# Running dual batteries



## Lincoln_on_24s (Mar 28, 2016)

I have a 95 Lincoln Town car. I have my normal stock battery upfront of course. And I've ran my power wire to my trunk. Fused at both ends of the cable between the batteries. And then my trunk battery for my car audio is grounded. I've had this setup for awhile. My car was in the shop for a little while and both batteries died. Do I charge one at a time to fully charged them both? I've tried to just charge my under the hood battery but car will die the following day. So overnight. 


Sent from my iPhone using Tapatalk


----------



## High Resolution Audio (Sep 12, 2014)

Lincoln_on_24s said:


> I have a 95 Lincoln Town car. I have my normal stock battery upfront of course. And I've ran my power wire to my trunk. Fused at both ends of the cable between the batteries. And then my trunk battery for my car audio is grounded. I've had this setup for awhile. My car was in the shop for a little while and both batteries died. Do I charge one at a time to fully charged them both? I've tried to just charge my under the hood battery but car will die the following day. So overnight.
> 
> 
> Sent from my iPhone using Tapatalk


If you have a dead battery connected to a live battery, the dead battery will suck the life out of the live one. Or if you leave an old school battery charger connected to a single battery without it being plugged in and turned on. It will drain the energy from the live battery as well. 

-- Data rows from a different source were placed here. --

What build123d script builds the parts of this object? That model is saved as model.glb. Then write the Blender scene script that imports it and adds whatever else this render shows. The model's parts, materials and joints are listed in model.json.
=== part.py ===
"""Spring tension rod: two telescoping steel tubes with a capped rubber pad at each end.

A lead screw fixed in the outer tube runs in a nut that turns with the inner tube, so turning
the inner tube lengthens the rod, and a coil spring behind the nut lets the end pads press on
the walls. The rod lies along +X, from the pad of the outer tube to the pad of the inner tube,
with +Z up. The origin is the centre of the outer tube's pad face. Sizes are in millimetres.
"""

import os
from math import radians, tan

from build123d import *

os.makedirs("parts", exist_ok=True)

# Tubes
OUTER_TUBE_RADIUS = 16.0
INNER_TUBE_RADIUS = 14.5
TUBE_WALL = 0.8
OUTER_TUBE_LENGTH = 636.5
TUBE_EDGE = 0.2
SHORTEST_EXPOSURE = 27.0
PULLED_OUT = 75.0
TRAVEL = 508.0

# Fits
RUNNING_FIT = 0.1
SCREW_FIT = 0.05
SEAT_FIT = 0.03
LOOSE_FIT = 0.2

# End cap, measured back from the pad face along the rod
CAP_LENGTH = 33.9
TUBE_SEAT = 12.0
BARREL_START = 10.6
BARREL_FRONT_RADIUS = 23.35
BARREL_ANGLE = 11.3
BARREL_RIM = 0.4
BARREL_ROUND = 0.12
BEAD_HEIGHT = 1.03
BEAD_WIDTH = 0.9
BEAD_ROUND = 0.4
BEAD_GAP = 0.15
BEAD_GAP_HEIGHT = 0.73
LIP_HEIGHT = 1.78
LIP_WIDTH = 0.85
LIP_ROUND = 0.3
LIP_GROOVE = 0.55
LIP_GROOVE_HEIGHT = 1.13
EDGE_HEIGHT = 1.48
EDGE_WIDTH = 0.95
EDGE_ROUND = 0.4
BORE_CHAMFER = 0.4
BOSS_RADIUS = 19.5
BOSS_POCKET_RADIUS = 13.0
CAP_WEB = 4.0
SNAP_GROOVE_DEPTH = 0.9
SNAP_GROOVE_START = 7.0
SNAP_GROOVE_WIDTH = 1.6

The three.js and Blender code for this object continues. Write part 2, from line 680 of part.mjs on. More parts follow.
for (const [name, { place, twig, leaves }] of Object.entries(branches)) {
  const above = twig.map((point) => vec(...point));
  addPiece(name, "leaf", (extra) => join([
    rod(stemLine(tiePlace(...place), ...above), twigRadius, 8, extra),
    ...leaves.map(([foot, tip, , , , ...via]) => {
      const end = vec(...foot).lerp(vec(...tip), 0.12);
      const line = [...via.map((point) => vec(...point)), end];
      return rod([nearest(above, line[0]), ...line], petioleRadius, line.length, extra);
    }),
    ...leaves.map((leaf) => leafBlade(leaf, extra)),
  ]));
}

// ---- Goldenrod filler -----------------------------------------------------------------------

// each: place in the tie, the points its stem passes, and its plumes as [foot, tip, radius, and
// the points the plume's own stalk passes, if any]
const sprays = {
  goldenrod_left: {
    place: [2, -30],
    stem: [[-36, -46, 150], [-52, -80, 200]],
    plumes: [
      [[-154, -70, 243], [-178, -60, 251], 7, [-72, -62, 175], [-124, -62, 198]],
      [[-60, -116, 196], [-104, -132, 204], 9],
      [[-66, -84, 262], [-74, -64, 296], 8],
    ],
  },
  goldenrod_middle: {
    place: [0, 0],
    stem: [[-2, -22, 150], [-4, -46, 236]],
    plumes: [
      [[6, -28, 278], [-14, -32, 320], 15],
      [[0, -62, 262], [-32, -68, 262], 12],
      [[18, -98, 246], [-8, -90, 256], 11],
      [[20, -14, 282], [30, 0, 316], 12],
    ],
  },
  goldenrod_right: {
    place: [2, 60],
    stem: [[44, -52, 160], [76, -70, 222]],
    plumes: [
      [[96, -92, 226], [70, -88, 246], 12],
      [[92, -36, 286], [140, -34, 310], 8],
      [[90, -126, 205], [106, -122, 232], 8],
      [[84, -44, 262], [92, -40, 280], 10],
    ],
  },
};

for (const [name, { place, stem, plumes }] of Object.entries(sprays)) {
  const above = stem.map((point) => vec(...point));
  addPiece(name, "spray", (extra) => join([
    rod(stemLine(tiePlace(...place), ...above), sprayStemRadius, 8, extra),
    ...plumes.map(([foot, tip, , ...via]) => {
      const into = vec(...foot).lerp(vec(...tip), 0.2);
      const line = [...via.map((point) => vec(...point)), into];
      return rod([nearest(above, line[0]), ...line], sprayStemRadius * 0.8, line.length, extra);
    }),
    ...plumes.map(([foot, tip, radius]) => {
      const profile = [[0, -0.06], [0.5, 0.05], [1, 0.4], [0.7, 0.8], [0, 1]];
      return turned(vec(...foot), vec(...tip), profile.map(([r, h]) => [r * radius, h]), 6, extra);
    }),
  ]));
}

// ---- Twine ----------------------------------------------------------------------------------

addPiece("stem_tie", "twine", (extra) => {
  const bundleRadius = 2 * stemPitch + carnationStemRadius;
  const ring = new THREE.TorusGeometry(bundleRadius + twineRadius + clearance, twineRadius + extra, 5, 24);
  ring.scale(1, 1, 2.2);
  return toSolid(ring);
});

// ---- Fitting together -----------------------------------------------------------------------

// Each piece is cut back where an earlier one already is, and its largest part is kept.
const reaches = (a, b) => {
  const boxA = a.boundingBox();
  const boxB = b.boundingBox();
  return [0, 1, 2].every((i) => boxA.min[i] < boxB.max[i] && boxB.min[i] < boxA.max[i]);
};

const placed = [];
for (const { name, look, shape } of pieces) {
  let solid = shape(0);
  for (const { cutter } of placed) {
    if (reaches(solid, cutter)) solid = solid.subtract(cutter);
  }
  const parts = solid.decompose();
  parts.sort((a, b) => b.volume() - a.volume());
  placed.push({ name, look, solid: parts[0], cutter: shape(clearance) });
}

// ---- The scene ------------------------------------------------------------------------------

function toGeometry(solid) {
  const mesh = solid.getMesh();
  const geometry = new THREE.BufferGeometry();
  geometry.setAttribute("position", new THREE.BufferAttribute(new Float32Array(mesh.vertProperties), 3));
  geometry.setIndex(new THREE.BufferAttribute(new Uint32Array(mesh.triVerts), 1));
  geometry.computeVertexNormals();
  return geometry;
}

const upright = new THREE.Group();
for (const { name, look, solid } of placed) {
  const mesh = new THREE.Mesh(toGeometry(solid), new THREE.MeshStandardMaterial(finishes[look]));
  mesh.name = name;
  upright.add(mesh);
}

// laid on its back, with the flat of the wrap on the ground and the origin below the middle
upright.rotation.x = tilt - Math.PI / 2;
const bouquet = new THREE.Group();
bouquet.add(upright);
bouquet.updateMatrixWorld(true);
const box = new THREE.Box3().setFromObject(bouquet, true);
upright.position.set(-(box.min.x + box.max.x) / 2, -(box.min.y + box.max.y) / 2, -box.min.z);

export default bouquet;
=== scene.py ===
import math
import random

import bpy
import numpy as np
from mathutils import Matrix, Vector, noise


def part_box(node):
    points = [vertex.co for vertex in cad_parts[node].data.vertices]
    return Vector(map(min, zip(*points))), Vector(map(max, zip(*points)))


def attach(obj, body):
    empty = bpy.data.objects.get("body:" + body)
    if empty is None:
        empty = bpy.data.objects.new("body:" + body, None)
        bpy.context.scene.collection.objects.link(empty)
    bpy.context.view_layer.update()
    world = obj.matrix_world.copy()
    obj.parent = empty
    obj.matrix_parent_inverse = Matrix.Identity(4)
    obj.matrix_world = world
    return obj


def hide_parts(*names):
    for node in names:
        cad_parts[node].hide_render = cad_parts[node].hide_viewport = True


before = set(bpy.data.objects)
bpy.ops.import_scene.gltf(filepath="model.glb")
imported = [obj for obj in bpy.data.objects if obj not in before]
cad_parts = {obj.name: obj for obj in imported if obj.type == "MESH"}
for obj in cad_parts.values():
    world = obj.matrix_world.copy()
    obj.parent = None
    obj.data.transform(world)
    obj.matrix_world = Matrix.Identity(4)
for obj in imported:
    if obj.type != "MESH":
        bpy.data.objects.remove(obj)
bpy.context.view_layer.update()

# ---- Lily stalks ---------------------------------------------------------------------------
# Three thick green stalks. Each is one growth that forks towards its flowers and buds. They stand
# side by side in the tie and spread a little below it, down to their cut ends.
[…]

You must charge both batteries simultaneously (or independently if they are different sizes, types etc ) then once they are both charged connect them. 

Another concern is that you may have a battery in the trunk that releases hydrogen gas when being charged. Hydrogen is extremely flammable. Is the trunk battery flooded (lead acid) , or sealed ?( gel or agm )

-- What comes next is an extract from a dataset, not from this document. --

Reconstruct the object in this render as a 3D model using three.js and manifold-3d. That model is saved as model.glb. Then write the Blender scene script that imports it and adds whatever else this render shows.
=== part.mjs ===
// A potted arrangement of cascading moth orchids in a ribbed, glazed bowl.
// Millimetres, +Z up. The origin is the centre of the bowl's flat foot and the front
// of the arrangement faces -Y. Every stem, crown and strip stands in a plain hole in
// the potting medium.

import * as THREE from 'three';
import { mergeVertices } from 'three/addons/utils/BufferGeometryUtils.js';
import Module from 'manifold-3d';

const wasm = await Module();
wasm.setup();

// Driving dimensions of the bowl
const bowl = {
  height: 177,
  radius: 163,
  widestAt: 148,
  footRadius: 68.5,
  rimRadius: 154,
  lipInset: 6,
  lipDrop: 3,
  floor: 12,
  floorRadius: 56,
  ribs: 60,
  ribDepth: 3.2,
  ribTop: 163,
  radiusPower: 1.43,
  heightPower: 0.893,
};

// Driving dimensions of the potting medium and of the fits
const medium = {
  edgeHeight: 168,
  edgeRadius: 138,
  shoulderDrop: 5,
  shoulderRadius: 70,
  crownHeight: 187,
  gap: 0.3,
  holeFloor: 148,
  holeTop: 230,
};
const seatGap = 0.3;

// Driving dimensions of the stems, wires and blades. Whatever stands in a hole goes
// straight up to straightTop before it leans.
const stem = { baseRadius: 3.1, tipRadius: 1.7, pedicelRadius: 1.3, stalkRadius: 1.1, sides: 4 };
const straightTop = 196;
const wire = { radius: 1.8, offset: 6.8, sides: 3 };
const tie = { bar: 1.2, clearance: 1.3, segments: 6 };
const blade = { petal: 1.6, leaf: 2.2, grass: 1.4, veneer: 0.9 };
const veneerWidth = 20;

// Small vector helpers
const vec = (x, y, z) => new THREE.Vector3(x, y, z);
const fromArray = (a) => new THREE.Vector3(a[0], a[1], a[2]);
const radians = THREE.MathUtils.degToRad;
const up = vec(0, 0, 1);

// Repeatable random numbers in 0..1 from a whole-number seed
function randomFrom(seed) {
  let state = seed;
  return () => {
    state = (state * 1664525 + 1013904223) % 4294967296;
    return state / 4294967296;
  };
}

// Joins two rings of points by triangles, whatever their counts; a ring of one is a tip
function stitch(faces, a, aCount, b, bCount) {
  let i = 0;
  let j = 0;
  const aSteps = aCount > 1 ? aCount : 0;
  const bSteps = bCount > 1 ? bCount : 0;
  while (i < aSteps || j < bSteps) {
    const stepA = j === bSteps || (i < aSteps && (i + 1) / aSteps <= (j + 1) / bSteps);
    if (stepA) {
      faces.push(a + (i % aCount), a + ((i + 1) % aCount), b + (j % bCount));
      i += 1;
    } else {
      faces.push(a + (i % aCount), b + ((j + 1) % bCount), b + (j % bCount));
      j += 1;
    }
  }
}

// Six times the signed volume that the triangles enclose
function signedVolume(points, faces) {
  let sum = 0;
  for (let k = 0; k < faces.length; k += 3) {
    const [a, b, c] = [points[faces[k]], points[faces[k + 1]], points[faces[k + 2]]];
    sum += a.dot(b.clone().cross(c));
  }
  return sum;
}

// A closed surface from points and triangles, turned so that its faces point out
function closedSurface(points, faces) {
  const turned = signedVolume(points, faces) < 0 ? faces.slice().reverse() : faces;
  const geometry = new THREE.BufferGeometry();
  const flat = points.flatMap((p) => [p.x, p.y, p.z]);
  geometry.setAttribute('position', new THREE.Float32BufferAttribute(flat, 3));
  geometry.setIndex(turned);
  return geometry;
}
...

You are not suppose to mix the two types of batteries together. They each require different charging rates/ and voltages. 

Another concern is why did the batteries die in the first place?


----------



## Lincoln_on_24s (Mar 28, 2016)

The battery in the trunk is a Stinger spl agm battery. For car audio.


Sent from my iPhone using Tapatalk


----------



## Lincoln_on_24s (Mar 28, 2016)

My car was at a mechanics house for a few months. Getting engine work so both batteries were in it sitting there. Through the cold and stuff.


Sent from my iPhone using Tapatalk


----------